◆ The input ◆
• • • • • • •

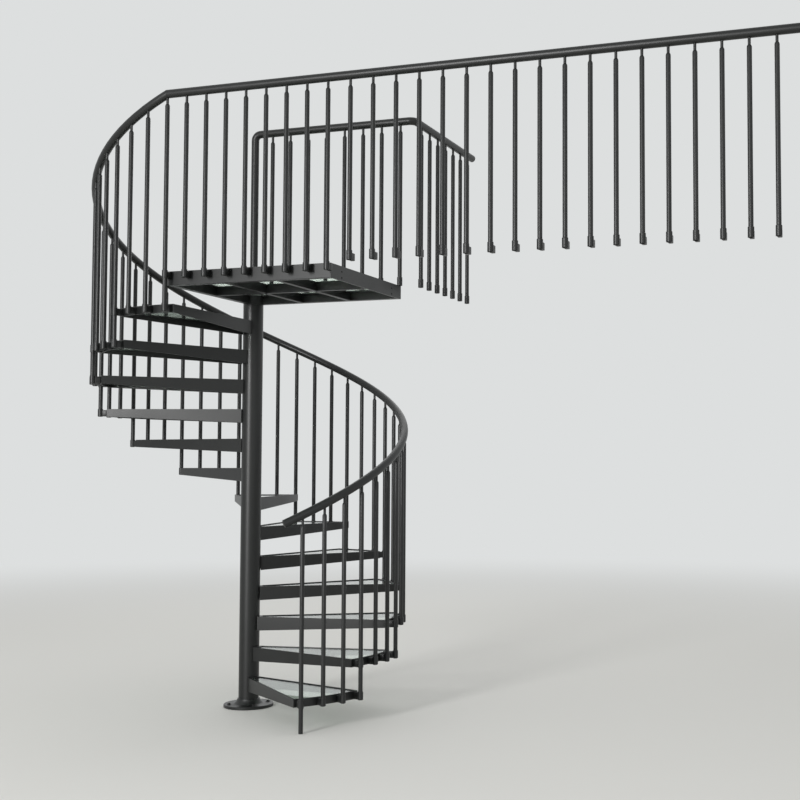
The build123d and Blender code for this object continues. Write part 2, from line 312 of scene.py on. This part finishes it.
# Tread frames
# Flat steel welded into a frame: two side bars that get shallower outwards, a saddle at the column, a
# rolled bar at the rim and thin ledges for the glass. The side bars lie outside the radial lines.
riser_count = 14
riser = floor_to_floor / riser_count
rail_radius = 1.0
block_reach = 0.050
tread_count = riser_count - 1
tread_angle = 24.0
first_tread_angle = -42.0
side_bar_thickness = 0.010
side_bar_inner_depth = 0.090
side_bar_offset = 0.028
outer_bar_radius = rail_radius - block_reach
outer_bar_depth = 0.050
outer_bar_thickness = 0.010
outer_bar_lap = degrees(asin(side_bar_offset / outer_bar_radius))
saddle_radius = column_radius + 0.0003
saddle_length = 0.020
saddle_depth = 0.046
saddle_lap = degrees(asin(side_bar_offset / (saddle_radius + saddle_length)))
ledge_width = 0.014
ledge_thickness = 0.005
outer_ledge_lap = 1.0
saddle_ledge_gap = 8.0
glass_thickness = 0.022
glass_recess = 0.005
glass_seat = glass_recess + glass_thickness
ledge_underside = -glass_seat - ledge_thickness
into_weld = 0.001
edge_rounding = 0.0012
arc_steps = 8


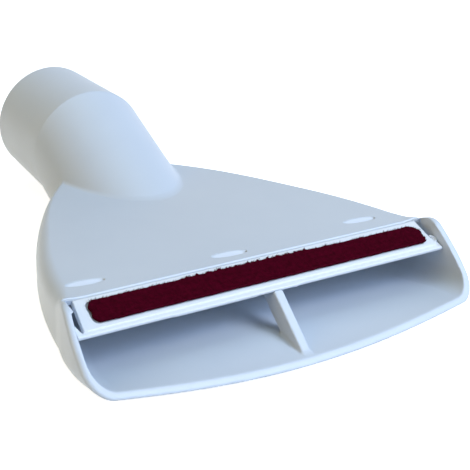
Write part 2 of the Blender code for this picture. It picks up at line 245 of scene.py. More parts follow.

• • • • • • •

◆ Instruction ◆
Copy each record from above exactly, and include every line.

◆ Correct response ◆
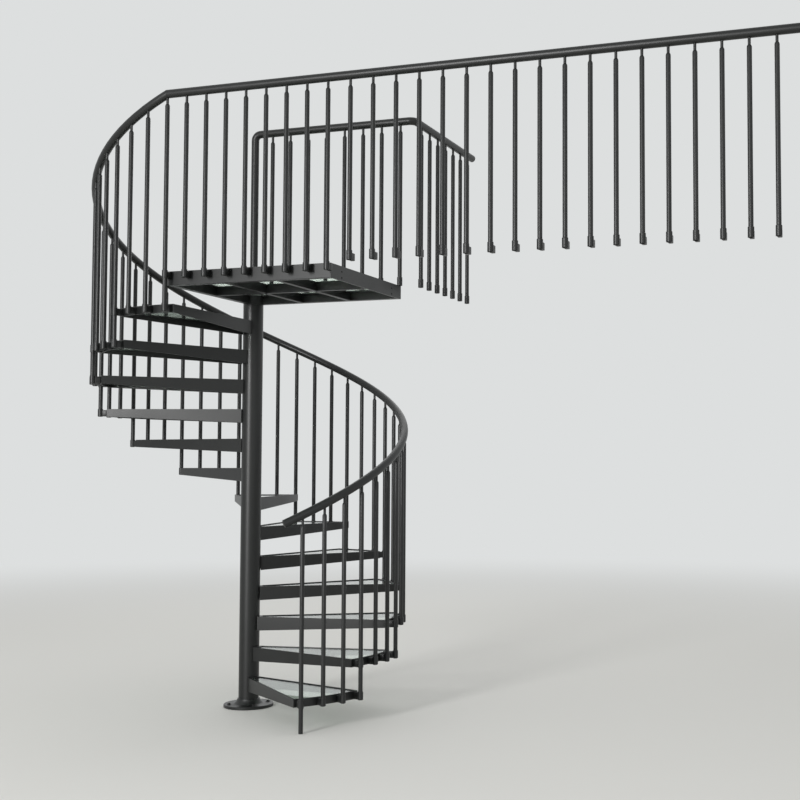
The build123d and Blender code for this object continues. Write part 2, from line 312 of scene.py on. This part finishes it.
# Tread frames
# Flat steel welded into a frame: two side bars that get shallower outwards, a saddle at the column, a
# rolled bar at the rim and thin ledges for the glass. The side bars lie outside the radial lines.
riser_count = 14
riser = floor_to_floor / riser_count
rail_radius = 1.0
block_reach = 0.050
tread_count = riser_count - 1
tread_angle = 24.0
first_tread_angle = -42.0
side_bar_thickness = 0.010
side_bar_inner_depth = 0.090
side_bar_offset = 0.028
outer_bar_radius = rail_radius - block_reach
outer_bar_depth = 0.050
outer_bar_thickness = 0.010
outer_bar_lap = degrees(asin(side_bar_offset / outer_bar_radius))
saddle_radius = column_radius + 0.0003
saddle_length = 0.020
saddle_depth = 0.046
saddle_lap = degrees(asin(side_bar_offset / (saddle_radius + saddle_length)))
ledge_width = 0.014
ledge_thickness = 0.005
outer_ledge_lap = 1.0
saddle_ledge_gap = 8.0
glass_thickness = 0.022
glass_recess = 0.005
glass_seat = glass_recess + glass_thickness
ledge_underside = -glass_seat - ledge_thickness
into_weld = 0.001
edge_rounding = 0.0012
arc_steps = 8


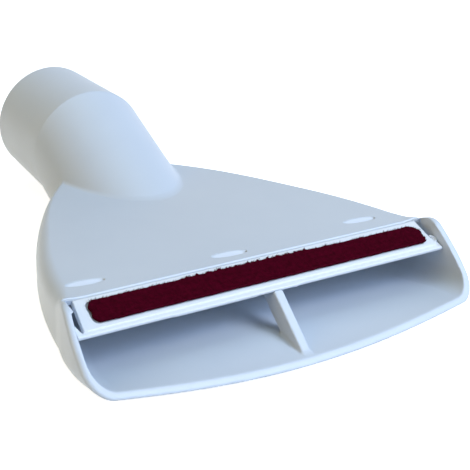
Write part 2 of the Blender code for this picture. It picks up at line 245 of scene.py. More parts follow.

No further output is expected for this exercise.